<<<<

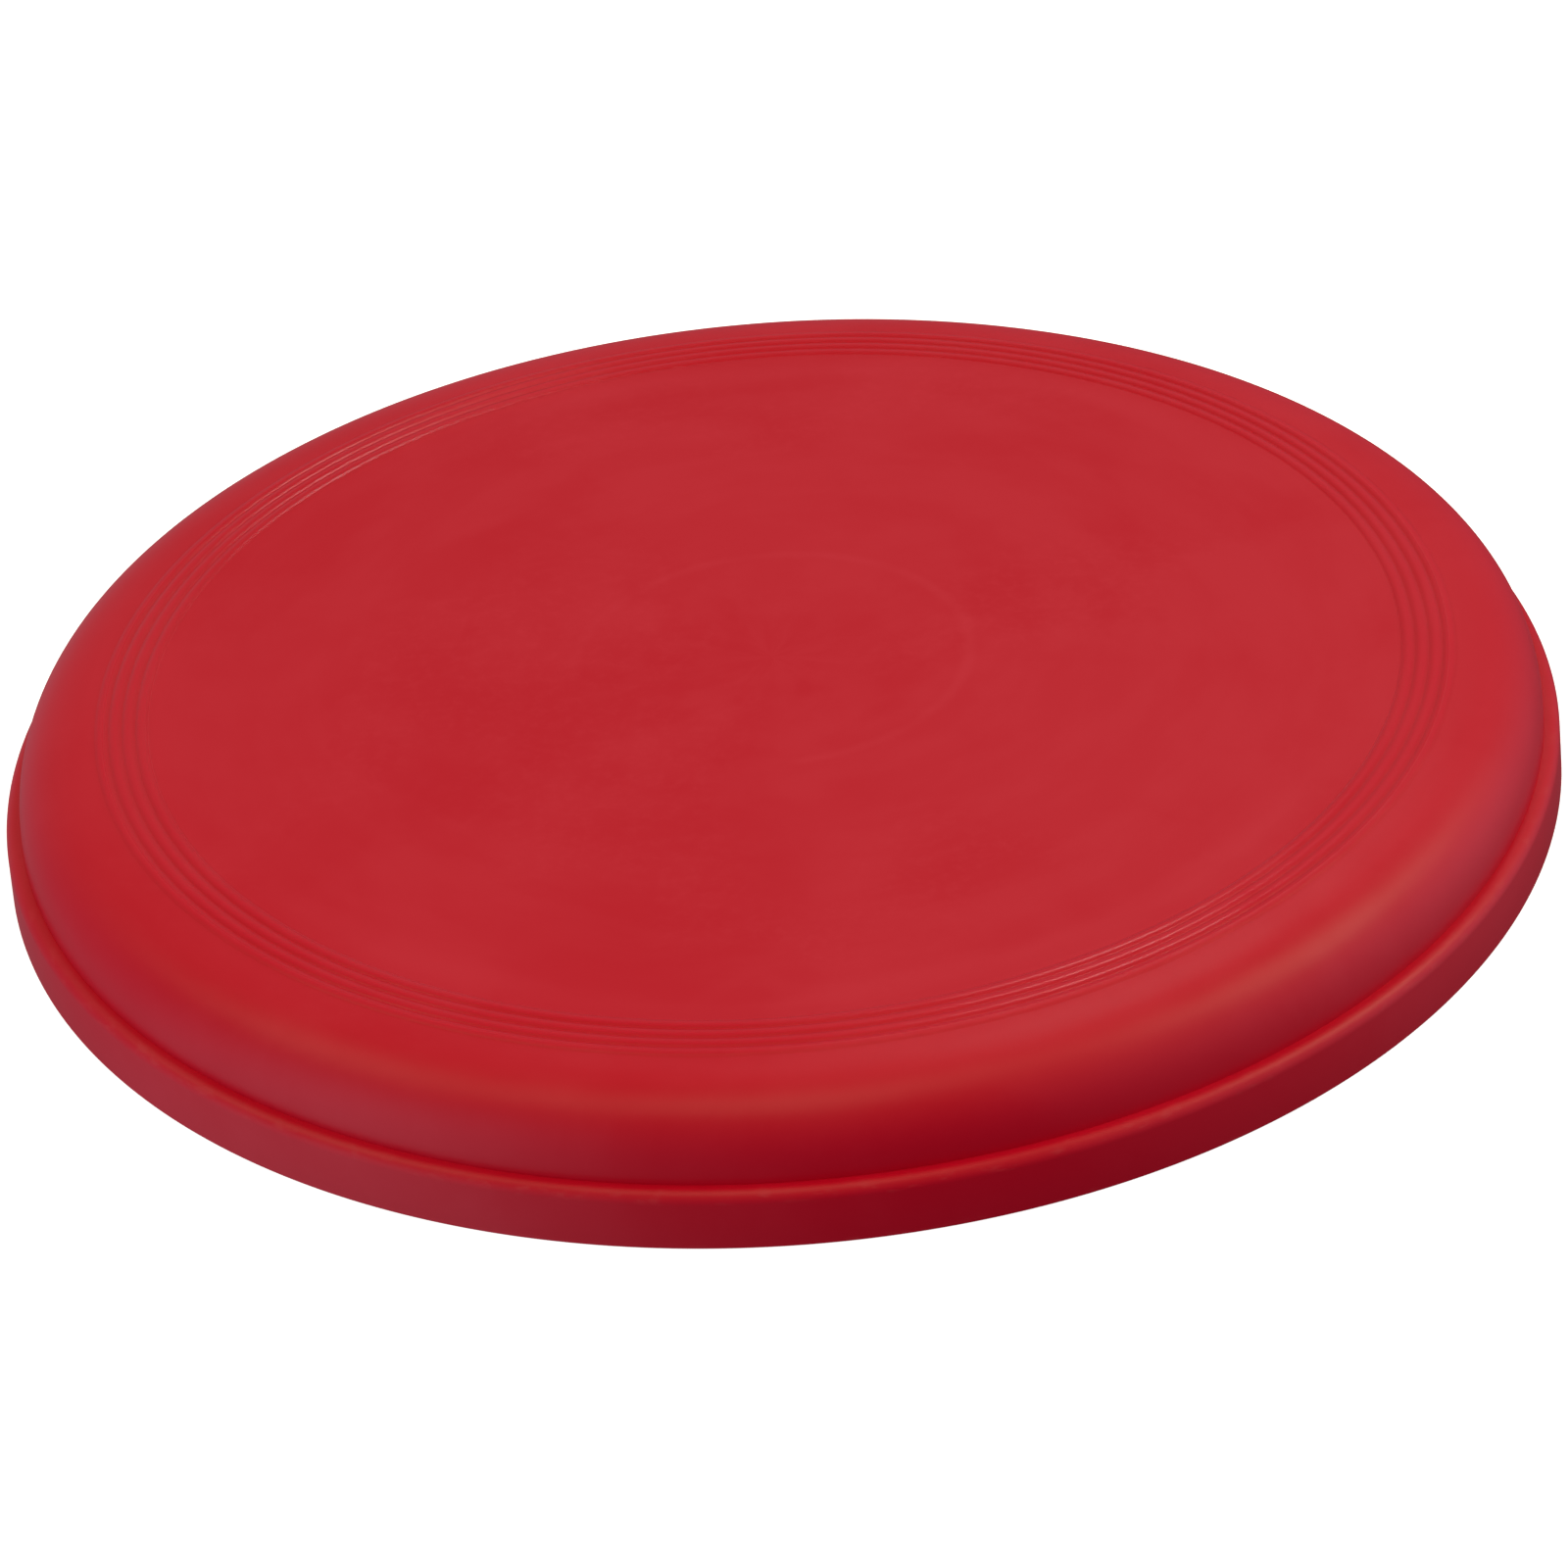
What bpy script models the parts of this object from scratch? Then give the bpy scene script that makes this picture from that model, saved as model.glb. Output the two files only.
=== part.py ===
"""Flying disc: one injection-moulded plastic shell, domed and closed above, open below.

Metres, +Z up. The disc's axis is Z and its rim stands on z = 0.
The whole disc is one turned section: a flat plate with four raised grip rings, a full shoulder,
a stepped rim that lets discs stack, and a hollow underside.
"""

import math

import bmesh
import bpy

# Outside of the disc.
RIM_RADIUS = 0.1150
RIM_DRAFT = 0.00025
FOOT_ROUND = 0.0004
LEDGE_HEIGHT = 0.0087
LIP_ROUND = 0.0017
WALL_RADIUS = 0.1124
PLATE_HEIGHT = 0.0206
PLATE_RADIUS = 0.0860
SHOULDER_FULLNESS = 5.5
SHOULDER_SQUARENESS = 2.2

# Four grip rings round the plate: rounded ridges side by side, with sharp grooves between them.
RING_COUNT = 4
RING_FIRST_RADIUS = 0.0929
RING_PITCH = 0.0020
RING_HEIGHT = 0.00026
RING_FULLNESS = 2.0

# Inside of the disc.
PLATE_WALL = 0.0017
RIM_WALL = 0.0020
FOOT_INNER_ROUND = 0.0003
GATE_RADIUS = 0.0025
GATE_HEIGHT = 0.0005

# Steps of the turned surface.
SEGMENTS = 104
LIP_STEPS = 5
SHOULDER_STEPS = 12
INNER_SHOULDER_STEPS = 9
RING_STEPS = 4


def shoulder_height(radius):
    """Height of the plate and shoulder, without the rings, from the axis out to the wall."""
    share = max(0.0, (radius - PLATE_RADIUS) / (WALL_RADIUS - PLATE_RADIUS))
    drop = (1.0 - min(1.0, share) ** SHOULDER_FULLNESS) ** (1.0 / SHOULDER_SQUARENESS)
    return LEDGE_HEIGHT + (PLATE_HEIGHT - LEDGE_HEIGHT) * drop


def ring_height(radius):
    """How far the rings stand above the shoulder curve."""
    first = RING_FIRST_RADIUS - RING_PITCH / 2
    turn = (radius - first) / RING_PITCH
    if turn <= 0.0 or turn >= RING_COUNT:
        return 0.0
    return RING_HEIGHT * (1.0 - abs(2.0 * (turn % 1.0) - 1.0) ** RING_FULLNESS)


def shoulder_radius(step, steps):
    """Radii that close up towards the wall, where the shoulder turns down."""
    start = RING_FIRST_RADIUS + (RING_COUNT - 0.5) * RING_PITCH
    angle = math.pi / 2.0 * step / steps
    return start + (WALL_RADIUS - start) * math.sin(angle) ** 0.9


def arc(centre_radius, centre_height, size, start, end, steps):
    """Points of an arc, by the angle from the outward direction, in degrees."""
    points = []
    for step in range(steps + 1):
        angle = math.radians(start + (end - start) * step / steps)
        points.append((centre_radius + size * math.cos(angle), centre_height + size * math.sin(angle)))
    return points


def outer_profile():
    """The outside, from the axis at the top, over the rings and shoulder, to the foot."""
    points = [(0.0, PLATE_HEIGHT), (PLATE_RADIUS / 2.0, PLATE_HEIGHT), (PLATE_RADIUS, PLATE_HEIGHT)]
    points.append((PLATE_RADIUS + 0.004, shoulder_height(PLATE_RADIUS + 0.004)))
    first = RING_FIRST_RADIUS - RING_PITCH / 2.0
    for step in range(RING_COUNT * RING_STEPS + 1):
        radius = first + RING_PITCH * step / RING_STEPS
        points.append((radius, shoulder_height(radius) + ring_height(radius)))
    for step in range(1, SHOULDER_STEPS + 1):
        radius = shoulder_radius(step, SHOULDER_STEPS)
        points.append((radius, shoulder_height(radius)))
    lip_radius = RIM_RADIUS - RIM_DRAFT - LIP_ROUND
    points += arc(lip_radius, LEDGE_HEIGHT - LIP_ROUND, LIP_ROUND, 90.0, 0.0, LIP_STEPS)
    foot_radius = RIM_RADIUS - FOOT_ROUND
    points += arc(foot_radius, FOOT_ROUND, FOOT_ROUND, 0.0, -90.0, 2)
    return points


def inner_shoulder():
    """The underside of the plate and shoulder: the outer curve moved in by the wall, wall to plate."""
    points = []
    for step in range(INNER_SHOULDER_STEPS, -1, -1):
        radius = shoulder_radius(step, INNER_SHOULDER_STEPS)
        back = shoulder_height(radius - 0.00001)
        slope = (shoulder_height(radius) - back) / 0.00001
        length = math.hypot(1.0, slope)
        points.append((radius + PLATE_WALL * slope / length, shoulder_height(radius) - PLATE_WALL / length))
    return points


def inner_profile():
    """The inside, from the foot up the rim, under the ledge, and along to the axis."""
    foot_radius = RIM_RADIUS - RIM_WALL + FOOT_INNER_ROUND
    points = arc(foot_radius, FOOT_INNER_ROUND, FOOT_INNER_ROUND, -90.0, -180.0, 2)
    lip_inner = LIP_ROUND - PLATE_WALL + 0.0005
    under_ledge = LEDGE_HEIGHT - PLATE_WALL
    top_radius = RIM_RADIUS - RIM_WALL - RIM_DRAFT - lip_inner
    points += arc(top_radius, under_ledge - lip_inner, lip_inner, 0.0, 90.0, 2)
    points.append((WALL_RADIUS - PLATE_WALL, under_ledge))
    points += inner_shoulder()
    under_plate = PLATE_HEIGHT - PLATE_WALL
    points.append((PLATE_RADIUS, under_plate))
    points.append((PLATE_RADIUS / 2.0, under_plate))
    points.append((GATE_RADIUS, under_plate))
    points.append((GATE_RADIUS * 0.8, under_plate - GATE_HEIGHT))
    points.append((0.0, under_plate - GATE_HEIGHT))
    return points


def turned_mesh(name, profile):
    """A closed mesh from a section that starts and ends on the axis."""
    shape = bmesh.new()
    rings = []
    for radius, height in profile:
        if radius == 0.0:
            rings.append([shape.verts.new((0.0, 0.0, height))])
            continue
        ring = []
        for segment in range(SEGMENTS):
            angle = 2.0 * math.pi * segment / SEGMENTS
            ring.append(shape.verts.new((radius * math.cos(angle), radius * math.sin(angle), height)))
        rings.append(ring)
    for upper, lower in zip(rings, rings[1:]):
        for segment in range(SEGMENTS):
            after = (segment + 1) % SEGMENTS
            if len(upper) == 1:
                shape.faces.new((upper[0], lower[segment], lower[after]))
            elif len(lower) == 1:
                shape.faces.new((upper[segment], lower[0], upper[after]))
            else:
                shape.faces.new((upper[segment], lower[segment], lower[after], upper[after]))
    bmesh.ops.recalc_face_normals(shape, faces=shape.faces)
    mesh = bpy.data.meshes.new(name)
    shape.to_mesh(mesh)
    shape.free()
    mesh.shade_smooth()
    mesh.set_sharp_from_angle(angle=math.radians(40.0))
    return mesh


def plastic(name, colour, roughness):
    """A coloured plastic."""
    material = bpy.data.materials.new(name)
    material.use_nodes = True
    shader = material.node_tree.nodes["Principled BSDF"]
    shader.inputs["Base Color"].default_value = (*colour, 1.0)
    shader.inputs["Roughness"].default_value = roughness
    shader.inputs["Metallic"].default_value = 0.0
    return material


def clear_scene():
    """Starts from an empty scene."""
    for item in list(bpy.data.objects):
        bpy.data.objects.remove(item, do_unlink=True)


def build():
    """The whole disc, which is a single moulding."""
    clear_scene()
    mesh = turned_mesh("disc", outer_profile() + inner_profile())
    mesh.materials.append(plastic("red_plastic", (0.50, 0.022, 0.030), 0.42))
    disc = bpy.data.objects.new("disc", mesh)
    bpy.context.scene.collection.objects.link(disc)


build()
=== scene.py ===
"""Flying disc: the looks of one moulded plastic disc on a pale studio floor. Metres, +Z up."""

import math

import bmesh
import bpy
from mathutils import Matrix, Vector


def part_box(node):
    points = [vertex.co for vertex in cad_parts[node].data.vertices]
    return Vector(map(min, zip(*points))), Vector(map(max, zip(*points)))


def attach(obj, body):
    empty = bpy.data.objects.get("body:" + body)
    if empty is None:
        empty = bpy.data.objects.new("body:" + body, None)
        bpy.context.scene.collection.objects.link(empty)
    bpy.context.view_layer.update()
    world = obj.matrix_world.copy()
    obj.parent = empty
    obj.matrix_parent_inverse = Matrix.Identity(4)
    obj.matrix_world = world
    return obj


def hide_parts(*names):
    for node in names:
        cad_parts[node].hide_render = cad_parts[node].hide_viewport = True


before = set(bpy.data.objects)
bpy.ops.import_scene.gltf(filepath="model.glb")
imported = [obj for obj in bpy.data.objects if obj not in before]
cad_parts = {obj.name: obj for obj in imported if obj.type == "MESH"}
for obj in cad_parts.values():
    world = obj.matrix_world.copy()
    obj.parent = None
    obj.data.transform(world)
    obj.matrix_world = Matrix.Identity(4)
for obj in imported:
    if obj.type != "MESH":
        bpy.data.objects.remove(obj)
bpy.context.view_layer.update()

# The disc's section: places that the CAD solid fixes come from its box.
LOW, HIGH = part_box("disc")
RIM_RADIUS = HIGH.x
RIM_DRAFT = 0.00025
FOOT_ROUND = 0.0004
LEDGE_HEIGHT = 0.0087
LIP_ROUND = 0.0017
WALL_RADIUS = RIM_RADIUS - 0.0026
PLATE_HEIGHT = 0.0206
PLATE_RADIUS = 0.0860
SHOULDER_FULLNESS = 5.5
SHOULDER_SQUARENESS = 2.2
RING_COUNT = 4
RING_FIRST_RADIUS = 0.0929
RING_PITCH = 0.0020
RING_HEIGHT = 0.00026
RING_FULLNESS = 2.0
PLATE_WALL = 0.0017
RIM_WALL = 0.0020
FOOT_INNER_ROUND = 0.0003
GATE_RADIUS = 0.0025
GATE_HEIGHT = 0.0005

# Steps of the turned surface.
SEGMENTS = 360
PLATE_STEPS = 12
LIP_STEPS = 10
SHOULDER_STEPS = 36
RING_STEPS = 16

# The camera looks down on the disc from the front, a little rolled.
CAMERA_DISTANCE = 0.8163
CAMERA_ELEVATION = 32.71
CAMERA_ROLL = 5.105
CAMERA_LENS = 125.73
AIM_RIGHT = 0.00023
AIM_DOWN = 0.00158

FLOOR_HALF_SIDE = 12.0
FLOOR_GLOW = 0.85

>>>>

- [Work to complete] Between the line containing "shape.to_mesh(mesh)" and the line containing "obj.matrix_parent_inverse = Matrix.Identity(4)" lies the part to return. Return it exactly, counting both of those lines.

- [Output]
    shape.to_mesh(mesh)
    shape.free()
    mesh.shade_smooth()
    mesh.set_sharp_from_angle(angle=math.radians(40.0))
    return mesh


def plastic(name, colour, roughness):
    """A coloured plastic."""
    material = bpy.data.materials.new(name)
    material.use_nodes = True
    shader = material.node_tree.nodes["Principled BSDF"]
    shader.inputs["Base Color"].default_value = (*colour, 1.0)
    shader.inputs["Roughness"].default_value = roughness
    shader.inputs["Metallic"].default_value = 0.0
    return material


def clear_scene():
    """Starts from an empty scene."""
    for item in list(bpy.data.objects):
        bpy.data.objects.remove(item, do_unlink=True)


def build():
    """The whole disc, which is a single moulding."""
    clear_scene()
    mesh = turned_mesh("disc", outer_profile() + inner_profile())
    mesh.materials.append(plastic("red_plastic", (0.50, 0.022, 0.030), 0.42))
    disc = bpy.data.objects.new("disc", mesh)
    bpy.context.scene.collection.objects.link(disc)


build()
=== scene.py ===
"""Flying disc: the looks of one moulded plastic disc on a pale studio floor. Metres, +Z up."""

import math

import bmesh
import bpy
from mathutils import Matrix, Vector


def part_box(node):
    points = [vertex.co for vertex in cad_parts[node].data.vertices]
    return Vector(map(min, zip(*points))), Vector(map(max, zip(*points)))


def attach(obj, body):
    empty = bpy.data.objects.get("body:" + body)
    if empty is None:
        empty = bpy.data.objects.new("body:" + body, None)
        bpy.context.scene.collection.objects.link(empty)
    bpy.context.view_layer.update()
    world = obj.matrix_world.copy()
    obj.parent = empty
    obj.matrix_parent_inverse = Matrix.Identity(4)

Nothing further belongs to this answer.